Improvement programs that focus on fixing the work process - optimizing the activities themselves - often don't create that much of an overall improvement because they miss the time lost due to flubbed handoffs, waiting, and rework. This time is significant - on the order of 25% or more of the duration of a project.
The improvements that have a lot of success here tend to emphasize getting the work out in the open: shared workspaces, visual boards, kanban, etc. These create a collective understanding of the work and what needs to be done on a regular basis. I find the exercise of learning what people are really doing to be instructive: often even the managers don't have a good picture of everything that people are doing. Even for solo contributors or self-employed consultants, having that visual display of what is happening can be helpful in prioritizing and getting "busy" on the right things.

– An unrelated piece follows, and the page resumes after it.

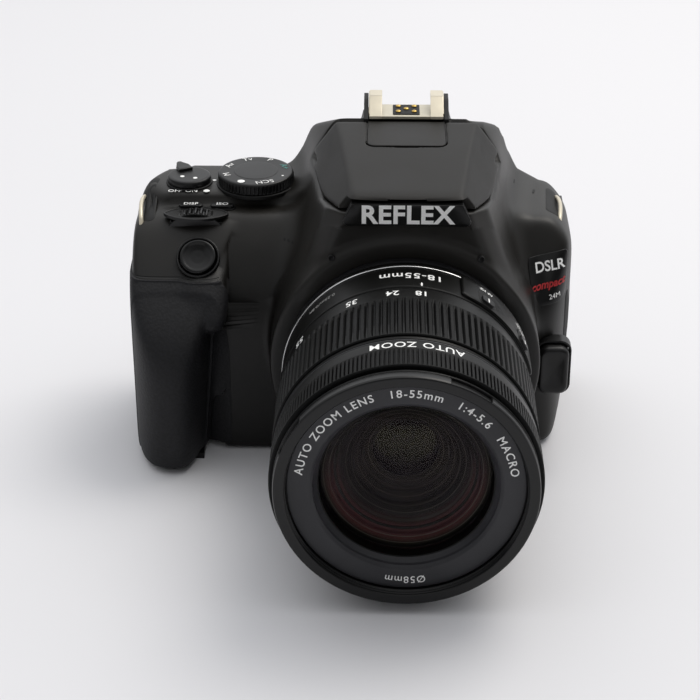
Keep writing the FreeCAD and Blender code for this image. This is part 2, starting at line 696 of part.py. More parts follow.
def make_flash():
    """The hollow head that lifts, the lamp's window under it, the plate in front."""
    tongue_gap = 0.3
    inner_wall = d.tongue_half + tongue_gap + d.head_wall
    shell_core = cut("head_core", head_form("head_inside", d.head_wall),
                     box("head_arm_wall", (-inner_wall, d.tongue_front - 2.6, 70),
                         (inner_wall, 30, 100)))
    notch = box("head_notch", (-d.tongue_half - tongue_gap, d.tongue_front - 0.9, 70),
                (d.tongue_half + tongue_gap, 30, 100))
    lamp_low = (-14, -21.5, d.head_skirt)
    lamp_high = (14, -10.5, d.head_skirt + d.head_wall)
    lamp_hole = box("lamp_hole", (-14, -21.5, 76), (14, -10.5, 80))
    pin_hole = rod("head_pin_hole", (-14.5, d.pivot_back, d.pivot_height), (1, 0, 0),
                   d.pin_radius + 0.1, 29)
    swing = 0.9
    name_room = box("name_room", (-d.name_half - tongue_gap, d.head_front - 2, 70),
                    (d.name_half + tongue_gap, d.head_front + d.name_thick + swing,
                     d.name_top + tongue_gap))
    node(cut("flash_head", head_form("head_outside", 0), shell_core, notch, lamp_hole, pin_hole,
             name_room))
    node(box("flash_window", lamp_low, lamp_high))
    node(rod("flash_hinge_pin", (-14, d.pivot_back, d.pivot_height), (1, 0, 0),
             d.pin_radius, 28))
    node(padded("name_plate", [
        (-16.1, d.deck - 0.6), (-d.name_half, d.deck + 1), (-14.5, d.name_top - 0.3),
        (14.5, d.name_top - 0.3), (d.name_half, d.deck + 1), (16.1, d.deck - 0.6)],
        0.6, "front", (0, d.head_front, 0)))


# ---------------------------------------------------------------------------------------
# Doors and the screen
# ---------------------------------------------------------------------------------------

def make_doors():
    """The battery door and the two soft covers over the sockets."""
    gap = d.running_gap
    node(box("battery_door", (DOOR.left + gap, DOOR.front + gap, 0),
             (DOOR.right - gap, DOOR.back - gap, 1.8)))
    for name, (plane, inward, front, rear, low, high) in PORT_COVERS.items():
        reach = sorted((plane, plane + 1.8 * inward))
        node(box(name, (reach[0], front + gap, low + gap), (reach[1], rear - gap, high - gap)))


def make_screen():
    """The screen that swings out to the side, its glass, and the ears that hold it."""
    face = d.body_back + 0.2
    back = face + d.screen_depth
    slab = box("screen_slab", (d.screen_left, face, d.screen_low),
               (d.hinge_across, back, d.screen_high))
    knuckle = rod("screen_knuckle", (d.hinge_across, d.hinge_back + 0.05, d.screen_low), UP,
                  d.hinge_round, d.screen_high - d.screen_low)
    bore = rod("screen_bore", (d.hinge_across, d.hinge_back, 0), UP, d.pin_radius + 0.1, 70)
    recess = box("screen_recess", (d.screen_left + 3, back - 0.8, d.screen_low + 3),
                 (d.hinge_across - 6, back + 1, d.screen_high - 3))
    node(cut("screen_housing", fuse("screen_solid", slab, knuckle), bore, recess))
    node(box("screen_glass", (d.screen_left + 3, back - 0.8, d.screen_low + 3),
             (d.hinge_across - 6, back - 0.1, d.screen_high - 3)))
    ears = []
    for name, low, high, pin_low in (
            ("low_ear", d.screen_low - 2.5, d.screen_low - 0.2, d.screen_low - 2.5),
            ("high_ear", d.screen_high + 0.2, d.screen_high + 2.5, d.screen_high - 3)):
        ear = box(name + "_block", (d.hinge_across - 2.2, d.body_back, low),
                  (d.hinge_across + 2.2, d.hinge_back + 2.1, high))
        pin = rod(name + "_pin", (d.hinge_across, d.hinge_back, pin_low), UP, d.pin_radius, 5.5)
        ears.append(fuse(name, ear, pin))
    node(group("screen_ears", ears))


# ---------------------------------------------------------------------------------------
# Mirror and shutter
# ---------------------------------------------------------------------------------------

def make_mirrors():
    """The reflex mirror at 45 degrees, the small one behind it, and the shutter curtain."""
    lean = 45.0
    node(padded("main_mirror", rectangle((-d.mirror_half, -d.mirror_length), (d.mirror_half, 0)),
                1.2, "plan", (0, d.mirror_back, d.mirror_height), lean))
    along = 14.0 * math.cos(math.radians(lean))
    behind = 0.6
    node(padded("sub_mirror", rectangle((-7, 0), (7, 9)), 0.8, "plan",
                (0, d.mirror_back - along + behind, d.mirror_height - along - behind), -lean))
    node(box("shutter_curtain", (-13.5, 11, d.lens_height - 9), (13.5, 12, d.lens_height + 9)))


# ---------------------------------------------------------------------------------------
# The lens
# ---------------------------------------------------------------------------------------

SWITCHES = {"af_mf_switch": 38.0, "stabiliser_switch": 64.0}


def make_lens():
    """Bayonet, barrels, rings and glass, each turned about the lens axis."""
    at = (0, d.flange, d.lens_height)
    gap = d.running_gap
    node(turned("lens_bayonet", [
        (21, -4), (d.throat_radius - 0.4, -4), (d.throat_radius - 0.4, 0), (31.5, 0),
        (31.5, 1.2), (21, 1.2)], at, FORWARD))

    barrel = turned("rear_barrel_blank", [
        (24, 1.2), (d.barrel_radius - 0.6, 1.2), (d.barrel_radius, 3),
        (d.barrel_radius, d.zoom_start - gap), (d.tube_outer, d.zoom_start - gap),
        (d.tube_outer, 42), (d.tube_inner, 42), (d.tube_inner, 8), (24, 8)], at, FORWARD)
    panel_sweep = 56.0
    panel = turned("switch_panel", [
        (31, 3.5), (d.barrel_radius + 0.7, 3.5), (d.barrel_radius + 0.7, 15), (31, 15)],
        at, FORWARD, panel_sweep, 156.0)
    slots = []
    for name, angle in SWITCHES.items():
        slot = box(name + "_slot", (-2.3, 0, 0), (2.3, 6.6, 4))
        slot.Placement = Place(Vec(0, 0, float(d.lens_height)), Turn(Vec(0, 1, 0), angle)).multiply(
            Place(Vec(-2.3, float(d.flange) - 12.6, 32.3), Turn()))
        slots.append(slot)
        slider = box(name, (-2.0, 0, 0), (2.0, 3.0, 2.0))
        slider.Placement = Place(Vec(0, 0, float(d.lens_height)), Turn(Vec(0, 1, 0), angle)).multiply(
            Place(Vec(-2.0, float(d.flange) - 12.3, 32.3), Turn()))
        node(slider)
    node(cut("lens_rear_barrel", fuse("rear_barrel_solid", barrel, panel), *slots))

    zoom = turned("zoom_ring", [
        (d.ring_bore, d.zoom_start), (d.barrel_radius, d.zoom_start),
        (d.barrel_radius, d.zoom_ribs), (d.ring_radius, d.zoom_ribs),
        (d.ring_radius, d.zoom_ribs_end), (d.barrel_radius, d.zoom_end),
        (d.ring_bore, d.zoom_end)], at, FORWARD)
    grooves(zoom, 60, d.ring_radius, 1.3, 0.8, d.zoom_ribs + 0.5, d.zoom_ribs_end - 0.3)
    node(zoom)

    node(turned("front_barrel", [
        (d.inner_bore, 12), (d.inner_tube, 12), (d.inner_tube, d.head_start),
        (d.head_radius, d.head_start), (d.head_radius, d.focus_start - gap),
        (30.4, d.focus_start - gap), (30.4, d.front_start), (d.inner_bore, d.front_start),
        (d.inner_bore, 56.5), (d.glass_radius + 0.2, 56.5), (d.glass_radius + 0.2, 50),
        (17, 50), (17, 46), (d.inner_bore, 46)], at, FORWARD))
    focus = turned("focus_ring", [
        (30.6, d.focus_start), (d.ring_radius, d.focus_start), (d.ring_radius, d.focus_end),
        (30.6, d.focus_end)], at, FORWARD)
    grooves(focus, 90, d.ring_radius, 0.9, 0.5, d.focus_start + 0.6, d.focus_end - 0.6)
    node(focus)
    seat = d.front_start + 0.4
    lip = d.lens_length - d.thread_depth
    front = lip - d.running_gap / 2
    node(turned("front_ring", [
        (d.inner_bore, d.front_start), (d.front_radius, d.front_start),
        (d.front_radius, d.lens_length - 0.5), (d.front_radius - 0.5, d.lens_length),
        (d.filter_radius, d.lens_length), (d.filter_radius, lip),
        (d.filter_radius + 0.4, lip), (d.filter_radius + 0.4, seat), (d.inner_bore, seat)],
        at, FORWARD))
    rim = d.filter_radius + 0.2
    node(turned("label_ring", [
        (d.glass_radius + 0.3, 56.6), (23, 56.6), (26.2, seat), (rim, seat),
        (rim, front), (23.6, front)], at, FORWARD))

    dome = doc.addObject("Part::Sphere", "front_dome")
    dome_radius = 60.0
    dome.Radius = dome_radius
    place(dome, (0, d.flange - 57.4 + dome_radius, d.lens_height))
    blank = rod("front_blank_glass", (0, d.flange - 50, d.lens_height), FORWARD,
                d.glass_radius, 8)
    node(common("front_element", blank, dome))
    node(turned("rear_group", [
        (0, -3), (13, -3), (13, 1.5), (24, 1.5), (24, 7), (0, 7)], at, FORWARD))


# ---------------------------------------------------------------------------------------
# Build, check and write
# ---------------------------------------------------------------------------------------

make_covers()
make_mount()
make_shoe()
make_eyepiece()
make_trim()
make_insides()
make_dials()
make_buttons()
make_flash()
make_doors()
make_screen()
make_mirrors()
make_lens()
doc.recompute()

for item in doc.Objects:
    if {"Invalid", "Error"} & set(item.State):
        raise RuntimeError(f"{item.Name} failed: {item.State}")

os.makedirs("parts", exist_ok=True)
for item in nodes:
    shape = item.Shape
    if shape.isNull() or not shape.isValid() or not shape.Solids:
        raise RuntimeError(f"{item.Label} has no valid shape")
    shape.exportStep(f"parts/{item.Label}.step")
    low, high = shape.BoundBox, shape.BoundBox
    print(f"{item.Label:22s} {len(shape.Solids)} solid(s) {shape.Volume / 1000:8.2f} cm3  "
          f"x {low.XMin:6.1f}..{high.XMax:6.1f}  y {low.YMin:6.1f}..{high.YMax:6.1f}  "
          f"z {low.ZMin:6.1f}..{high.ZMax:6.1f}")
print(len(nodes), "nodes")
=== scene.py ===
# %% [markdown]
# # A compact reflex camera with an 18-55 mm zoom
#
# The camera's working parts come from a packed design model. This script dresses them: smooth covers, rubber, glass,
# metal and lettering, each built from a formula and hung on the body of the design that carries it.
# Lengths inside the script are millimetres; the frame is in metres, with the lens towards -Y and the grip at -X.

# %% Load the design frame
import math
import bpy
import bmesh
import numpy as np
from mathutils import Euler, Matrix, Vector


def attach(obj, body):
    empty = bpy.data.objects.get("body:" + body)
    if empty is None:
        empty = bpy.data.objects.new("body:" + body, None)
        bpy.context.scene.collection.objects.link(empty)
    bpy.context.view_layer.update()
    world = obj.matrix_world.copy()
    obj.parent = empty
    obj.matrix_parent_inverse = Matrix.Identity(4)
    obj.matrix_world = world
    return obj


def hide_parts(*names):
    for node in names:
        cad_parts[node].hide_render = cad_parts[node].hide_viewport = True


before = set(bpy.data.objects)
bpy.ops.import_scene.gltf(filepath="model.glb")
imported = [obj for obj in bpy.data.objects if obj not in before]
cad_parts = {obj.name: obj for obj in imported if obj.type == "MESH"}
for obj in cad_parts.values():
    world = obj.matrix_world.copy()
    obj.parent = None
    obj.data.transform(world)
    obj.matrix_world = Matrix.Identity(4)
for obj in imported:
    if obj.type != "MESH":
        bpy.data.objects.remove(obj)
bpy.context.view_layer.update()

MM = 0.001
FLANGE_Y, LENS_Z = -30.0, 35.5      # front face of the lens mount, height of the lens axis
SEAM_Z, SPLIT_Y, BASE_Z = 63.0, 20.0, 2.0   # joints: under the top cover, front to rear cover, over the base

# %% [markdown]
# ## Turning a grid of points into a piece
#
# Nearly every piece here is one sheet of points, rows by columns. A single function makes the faces, welds poles and
# seams, turns the faces outwards, marks sharp edges and hangs the piece on its body, so that no piece skips a step.

# %% Grid meshes
def facing(mesh, inside):
    """Total of (face centre - inside point) . normal * area: positive when faces look away from that point."""
    count = len(mesh.polygons)
    centre, normal, area = np.zeros(count * 3), np.zeros(count * 3), np.zeros(count)
    mesh.polygons.foreach_get("center", centre)
    mesh.polygons.foreach_get("normal", normal)
    mesh.polygons.foreach_get("area", area)
    away = centre.reshape(-1, 3) - np.asarray(inside, float) * MM
    return float(((away * normal.reshape(-1, 3)).sum(1) * area).sum())


def weld(mesh, flip, inside):
    """Merge coincident points, drop faces without area, and face the sheet outwards."""
    work = bmesh.new()
    work.from_mesh(mesh)
    bmesh.ops.remove_doubles(work, verts=work.verts, dist=2e-7)
    bmesh.ops.dissolve_degenerate(work, edges=work.edges, dist=1e-8)
    work.to_mesh(mesh)
    mesh.update()
    if (facing(mesh, inside) < 0) != flip:
        bmesh.ops.reverse_faces(work, faces=work.faces)
        work.to_mesh(mesh)
        mesh.update()
    work.free()


def finish_piece(mesh, name, body, slot, material, sharp=35.0, replaces=(), form=None):
    """Make the object, shade it, give it its material and hang it on its body; the slot is not used."""
    mesh.shade_smooth()
    if form is None:
        mesh.set_sharp_from_angle(angle=math.radians(sharp))
    else:
        mesh.normals_split_custom_set_from_vertices(form_normals(mesh, form).tolist())
    piece = bpy.data.objects.new(name, mesh)
    bpy.context.scene.collection.objects.link(piece)
    mesh.materials.append(material)
    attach(piece, body)
    if replaces:
        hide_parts(*replaces)
    return piece


def form_normals(mesh, form):
    """Shading directions from the slope of the form at each point, the same on both sides of a joint."""
    points = np.zeros(len(mesh.vertices) * 3)
    mesh.vertices.foreach_get("co", points)
    points = points.reshape(-1, 3) / MM
    slope = np.stack([form(points + step) - form(points - step) for step in np.eye(3) * 0.05], -1)
    return slope / np.maximum(np.linalg.norm(slope, axis=1, keepdims=True), 1e-9)


def sheet(name, grid, body, slot, material, wrap=(False, False), inside=None, flip=False, sharp=35.0, replaces=(),
          keep=None, form=None):
    """A piece from a grid of points in millimetres; wrap joins the last row or column to the first."""
    grid = np.asarray(grid, float)
    rows, columns = grid.shape[:2]
    index = np.arange(rows * columns).reshape(rows, columns)
    down = np.vstack([index, index[:1]]) if wrap[0] else index
    full = np.hstack([down, down[:, :1]]) if wrap[1] else down
    faces = np.stack([full[:-1, :-1], full[1:, :-1], full[1:, 1:], full[:-1, 1:]], -1).reshape(-1, 4)
    if keep is not None:
        faces = faces[keep(grid.reshape(-1, 3)[faces].mean(1))]
    mesh = bpy.data.meshes.new(name)
    mesh.from_pydata((grid.reshape(-1, 3) * MM).tolist(), [], faces.tolist())
    if keep is not None:
        drop_loose(mesh)
    weld(mesh, flip, grid.reshape(-1, 3).mean(0) if inside is None else inside)
    return finish_piece(mesh, name, body, slot, material, sharp, replaces, form)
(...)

An analogy: We often operate as if we have a large lake to swim in: many places to go and things to do. But in reality, in any kind of project, we are rowing down a river to meet an objective. The group must row in the same direction and seek to remove barriers as they arise, or the project doesn't get done. Activities required will present themselves as the river flows - there will be times of intensity and times of calm. Of course, the analogy breaks down because those times of intensity will be different, depending on the participants' roles.